I have been a daily reader of Sharon Astyk’s blog Casaubon’s Book for years now and I am rereading her book, Depletion and Abundance: Life on the New Home Front, with pencil in hand. Sharon was the one who made me conscious of the opportunity for a different, more sound kind of lifestyle, like I’ve outlined in What We Do and in this blog. And while persuading me Sharon made me laugh and cry and made my heart race with indignation and swell with hope. But first of all she was and is always thorough in her discussion, brutally honest also about herself, and, most importantly, down-to-earth and practical, feasible. What she was doing, I could do too!
So like many I was holding my breath when Sharon announced on her blog that a visit to her homestead from a reporter and a photographer from the New York Times was imminent. What an opportunity, but would the Times do her – do us, the believers – justice?
The resulting article, “Completley Unplugged, Fully Green,” by Joanne Kaufman (sorry, you may need to subscribe, for “free”), was a grave but not unexpected disappointment. To Sharon first of all, as is noticeable in the title of her blog entry on the subject: I was a Whore for the Mainstream Media (19 October 2008).
The article appeared in the “Fashion and Style” section of the paper. Fashion and Style? Really now. It’s no wonder then that, while presenting a typically short, superficial and selective portrait of Sharon and some of her colleagues, Ms. Kaufman devoted the article’s last page to consulting “some mental health professionals, to whom “the compulsion to live green in the extreme can suggest a kind of disorder” (my italics).
In the extreme.
True, unplugging the fridge, using a composting toilet and heating with a wood stove to an indoor temperature of 52 degrees, cosleeping in some form or other to pool body heat is not something we all do, but compulsive? Are refusing to drive many miles every Saturday to a Little League game, washing out Ziploc bags, growing one’s own produce, raising chickens and containing one’s spending on consumer goods dysfunctional? Even air-drying one’s clothes, keeping an eye on one’s trash-output, and taking showers rather than baths (which is “Among the less intuitive” of measures) are made to seem obsessive.
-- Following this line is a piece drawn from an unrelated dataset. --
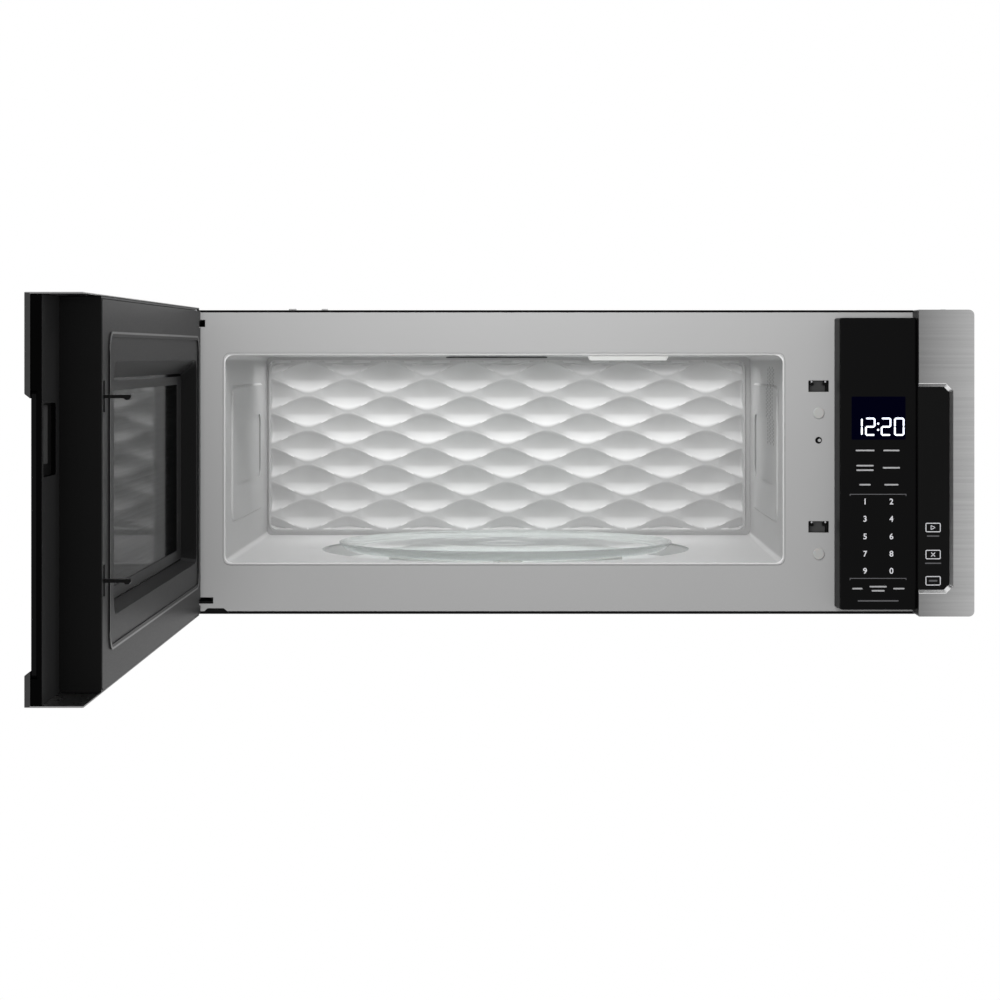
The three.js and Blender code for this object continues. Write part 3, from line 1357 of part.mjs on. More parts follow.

To believe Ms. Kaufman, these are all signs of the “carborexic” “zealotry” of “energy anorexics,” who obsess “over personal carbon emissions to an unhealthy degree, the way crash dieters watch the bathroom scale.” One has to ask: “Is it getting in the way of your ability to do a good job at work? Is it taking precedence over everything else in your relationships?†“If you can’t have something in your house that isn’t green or organic, if you can’t eat at a relative’s house because they don’t serve organic food, if you’re criticizing friends because they’re not living up to your standards of green, that’s a problem.”
That’s right, but really, none of the people presented in the article, least of all Sharon, fit that description. One only has to read the words of the interviewees closely to realize that.
So one might then say that in Ms. Kaufman’s defense I have the wrong impression of what she “suggests”. But this one line gives her away: “Certainly there is no recognized syndrome in mental health related to the compulsion toward living a green life“: at this point in the article, the italicized part is stated as a given.
I resent that.
Wanting to live a more sustainable life, safeguarding a better future for our children, and taking up one’s responsibility as a citizen of the world are not a compulsion. A compulsion is “a strong, usually irresistible impulse to perform an act, esp. one that is irrational or contrary to one’s will“. What Sharon stands for is on the contrary a fully conscious and conscientious positions to proven problems.
Sharon deplores that the Riot for Austerity – a community effort of many quite sane people like you and me – was not mentioned. She no doubt also regrets the last line of the article, in which her own words – spoken perhaps, off guard – are co-opted as the inane conclusion that the whole issue is like a fun game.
Sigh.
It is clear to me that the article philanders to the lowest common denominator by presenting Sharon and “her ilk” (that’s me, too!) as being just as crazy as the gun-toting survivalists who hole up in the hills. And the constant mentioning of the children (Sharon’s, Colin Beavan’s , the Lavines’) suggesting, as Sharon comments, her “low-level child abuse (cold house, no baseball)” are a clear grab for outrage.
This article reveals more about the writer – and her media outlet, since it chose to publish her article – than about her subject. It’s bad and irresponsible reporting, and it demeans Sharon, her admirers (like myself) and the Times readership. I don’t care if this is how “the Mainstream Media” usually operates. We still need to speak out against it.